Recorded data -
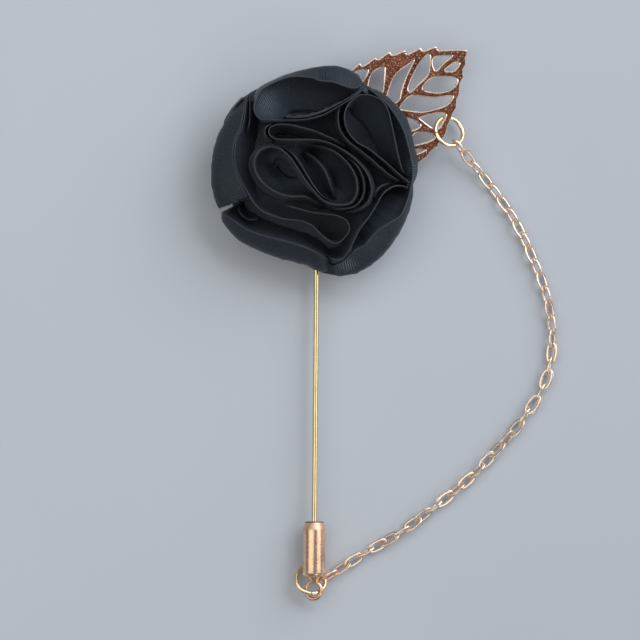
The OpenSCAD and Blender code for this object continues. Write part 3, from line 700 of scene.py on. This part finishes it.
# %% All the petals
skirt = {"worn_highlight": 0.2}
pocket = {"flare": 0.2, "worn_highlight": 0.0}
bottom_how = {"ends": (1.4, 3.4), "gather": 0.0}
left_plies = [(LEFT, smooth), (LEFT_BAND, cut), (LEFT_PLY, thin), (POCKET, pocket)]
ribbon_piece("left_ribbon", left_plies, "left_petal")
ribbon_piece("bottom_ribbon", [(BOTTOM, bottom_how), (SKIRT_A, skirt)], "bottom_petal")
top_plies = [(UPPER, smooth), (UPPER_PLY, thin), (SKIRT_B, skirt), (SKIRT_C, skirt)]
ribbon_piece("top_ribbon", top_plies, "top_petal")
ribbon_piece("right_ribbon", [(RIGHT, smooth), (RIGHT_PLY, thin)], "right_petal")
ribbon_piece("right_outer_ribbon", [(RIGHT_OUTER, {"ends": (2, 3)})], "right_outer_petal")
ribbon_piece("low_right_ribbon", [(LOW_RIGHT, smooth), (LOW_RIGHT_PLY, thin)], "low_right_petal")
ribbon_piece("low_right_outer_ribbon", [(LOW_RIGHT_OUTER, {"ends": (2.4, 2.4)})], "low_right_outer_petal")

# %% [markdown]
# ## Felt and the padded base
# A black felt disc closes the flower's back. Over it sits the padded base, where the ribbon's lower edge is
# gathered into pleats. Both are turned shapes; the base's radius also waves with the angle, as gathers do.
# On the base's upper face a mark paints the cloth between the folds paler, as painted light down in the
# pits, except in the two open pouches at the top and on the right, which keep the dark plain colour. The
# base has slots like those of the CAD, so that the pin's pad and wire and the leaf don't run through it. A
# Boolean cuts them.

# %% Felt and base finishes
felt = Finish("black_felt", Roughness=0.95)
felt.feed("Sheen Weight", 0.5)
fuzz = felt.noise(felt.place(), 3.2, detail=6, roughness=0.7)
felt.feed("Base Color", felt.mix(fuzz, (0.006, 0.006, 0.008), (0.024, 0.025, 0.03)))
felt.bump(fuzz, 0.15 * MM, 0.9)

gathered = Finish("gathered_cloth", Roughness=0.8, Specular_IOR_Level=0.1)
crease = gathered.noise(gathered.place(), 1.6, detail=4)
# A mark of painted light on the cloth between the folds.
painted_pit_light = gathered.attribute("painted_pit_light")
plain = gathered.mix(crease, (0.010, 0.013, 0.016), (0.016, 0.020, 0.025))
pit_light_share = (painted_pit_light * (crease * 0.5 + 0.6)).clamped()
# The paler colour here is painted light in the pits.
gathered.feed("Base Color", gathered.mix(pit_light_share, plain, (0.050, 0.065, 0.084)))
gathered.bump(crease, 0.1 * MM, 0.6)


# %% Turned shapes
def turned(profile, count, radius_change=None):
    """A turned body: each profile point (radius, height) runs round the Z axis. Its two ends lie on the
    axis and close as poles. A function of angle, radius and height may change the radius."""
    profile = np.asarray(profile, float)
    angle = np.arange(count) * 2 * np.pi / count
    radius, height = profile[1:-1, :1], profile[1:-1, 1:]
    if radius_change is not None:
        radius = radius + radius_change(angle[None, :], radius, height)
    grid = np.stack(np.broadcast_arrays(radius * np.cos(angle), radius * np.sin(angle), height), axis=-1)
    poles = [[0, 0, profile[0, 1]], [0, 0, profile[-1, 1]]]
    low = count * len(height)
    last = low - count
    after = (np.arange(count) + 1) % count
    low_fan = [(low, after[k], k) for k in range(count)]
    high_fan = [(low + 1, last + k, last + after[k]) for k in range(count)]
    return np.vstack([grid.reshape(-1, 3), poles]), [*grid_faces(len(height), count), *low_fan, *high_fan]


def arc(middle, radius, start, end, count=6):
    """Points of an arc of a profile: middle + radius * (cos, sin), with its angles in degrees."""
    a = np.radians(np.linspace(start, end, count))
    return [(middle[0] + radius * np.cos(x), middle[1] + radius * np.sin(x)) for x in a]


# %% Felt disc
BACK_T = 1.6
FELT_CORNER = 0.3
INSIDE_CAD = 0.05  # mm that felt and base are drawn within their CAD solids


def felt_edge(angle, radius, height):
    """Small uneven bites and bulges of a cut felt edge, only near the rim: a sum of three sines of the
    angle."""
    wave = 0.06 * np.sin(7 * angle + 1) + 0.04 * np.sin(19 * angle) + 0.03 * np.sin(43 * angle + 2 * height)
    return wave * np.clip((radius - 12) / 2, 0, 1) - INSIDE_CAD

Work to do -
Using the data above, output each line exactly.

Result of the exercise -
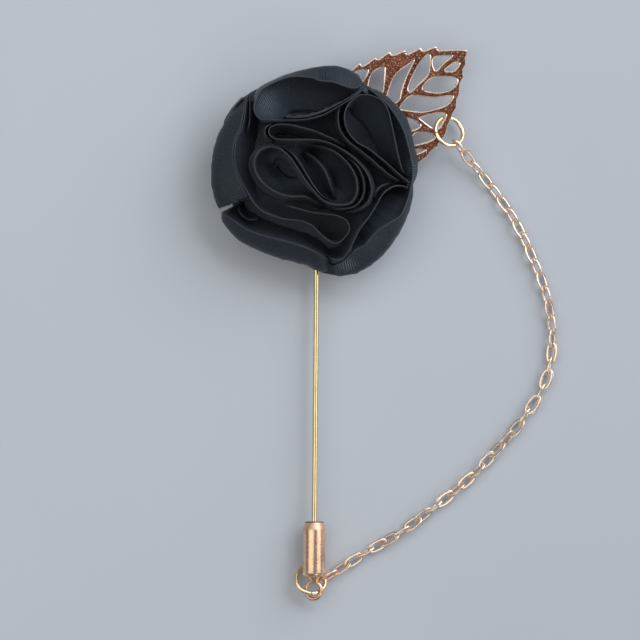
The OpenSCAD and Blender code for this object continues. Write part 3, from line 700 of scene.py on. This part finishes it.
# %% All the petals
skirt = {"worn_highlight": 0.2}
pocket = {"flare": 0.2, "worn_highlight": 0.0}
bottom_how = {"ends": (1.4, 3.4), "gather": 0.0}
left_plies = [(LEFT, smooth), (LEFT_BAND, cut), (LEFT_PLY, thin), (POCKET, pocket)]
ribbon_piece("left_ribbon", left_plies, "left_petal")
ribbon_piece("bottom_ribbon", [(BOTTOM, bottom_how), (SKIRT_A, skirt)], "bottom_petal")
top_plies = [(UPPER, smooth), (UPPER_PLY, thin), (SKIRT_B, skirt), (SKIRT_C, skirt)]
ribbon_piece("top_ribbon", top_plies, "top_petal")
ribbon_piece("right_ribbon", [(RIGHT, smooth), (RIGHT_PLY, thin)], "right_petal")
ribbon_piece("right_outer_ribbon", [(RIGHT_OUTER, {"ends": (2, 3)})], "right_outer_petal")
ribbon_piece("low_right_ribbon", [(LOW_RIGHT, smooth), (LOW_RIGHT_PLY, thin)], "low_right_petal")
ribbon_piece("low_right_outer_ribbon", [(LOW_RIGHT_OUTER, {"ends": (2.4, 2.4)})], "low_right_outer_petal")

# %% [markdown]
# ## Felt and the padded base
# A black felt disc closes the flower's back. Over it sits the padded base, where the ribbon's lower edge is
# gathered into pleats. Both are turned shapes; the base's radius also waves with the angle, as gathers do.
# On the base's upper face a mark paints the cloth between the folds paler, as painted light down in the
# pits, except in the two open pouches at the top and on the right, which keep the dark plain colour. The
# base has slots like those of the CAD, so that the pin's pad and wire and the leaf don't run through it. A
# Boolean cuts them.

# %% Felt and base finishes
felt = Finish("black_felt", Roughness=0.95)
felt.feed("Sheen Weight", 0.5)
fuzz = felt.noise(felt.place(), 3.2, detail=6, roughness=0.7)
felt.feed("Base Color", felt.mix(fuzz, (0.006, 0.006, 0.008), (0.024, 0.025, 0.03)))
felt.bump(fuzz, 0.15 * MM, 0.9)

gathered = Finish("gathered_cloth", Roughness=0.8, Specular_IOR_Level=0.1)
crease = gathered.noise(gathered.place(), 1.6, detail=4)
# A mark of painted light on the cloth between the folds.
painted_pit_light = gathered.attribute("painted_pit_light")
plain = gathered.mix(crease, (0.010, 0.013, 0.016), (0.016, 0.020, 0.025))
pit_light_share = (painted_pit_light * (crease * 0.5 + 0.6)).clamped()
# The paler colour here is painted light in the pits.
gathered.feed("Base Color", gathered.mix(pit_light_share, plain, (0.050, 0.065, 0.084)))
gathered.bump(crease, 0.1 * MM, 0.6)


# %% Turned shapes
def turned(profile, count, radius_change=None):
    """A turned body: each profile point (radius, height) runs round the Z axis. Its two ends lie on the
    axis and close as poles. A function of angle, radius and height may change the radius."""
    profile = np.asarray(profile, float)
    angle = np.arange(count) * 2 * np.pi / count
    radius, height = profile[1:-1, :1], profile[1:-1, 1:]
    if radius_change is not None:
        radius = radius + radius_change(angle[None, :], radius, height)
    grid = np.stack(np.broadcast_arrays(radius * np.cos(angle), radius * np.sin(angle), height), axis=-1)
    poles = [[0, 0, profile[0, 1]], [0, 0, profile[-1, 1]]]
    low = count * len(height)
    last = low - count
    after = (np.arange(count) + 1) % count
    low_fan = [(low, after[k], k) for k in range(count)]
    high_fan = [(low + 1, last + k, last + after[k]) for k in range(count)]
    return np.vstack([grid.reshape(-1, 3), poles]), [*grid_faces(len(height), count), *low_fan, *high_fan]


def arc(middle, radius, start, end, count=6):
    """Points of an arc of a profile: middle + radius * (cos, sin), with its angles in degrees."""
    a = np.radians(np.linspace(start, end, count))
    return [(middle[0] + radius * np.cos(x), middle[1] + radius * np.sin(x)) for x in a]


# %% Felt disc
BACK_T = 1.6
FELT_CORNER = 0.3
INSIDE_CAD = 0.05  # mm that felt and base are drawn within their CAD solids


def felt_edge(angle, radius, height):
    """Small uneven bites and bulges of a cut felt edge, only near the rim: a sum of three sines of the
    angle."""
    wave = 0.06 * np.sin(7 * angle + 1) + 0.04 * np.sin(19 * angle) + 0.03 * np.sin(43 * angle + 2 * height)
    return wave * np.clip((radius - 12) / 2, 0, 1) - INSIDE_CAD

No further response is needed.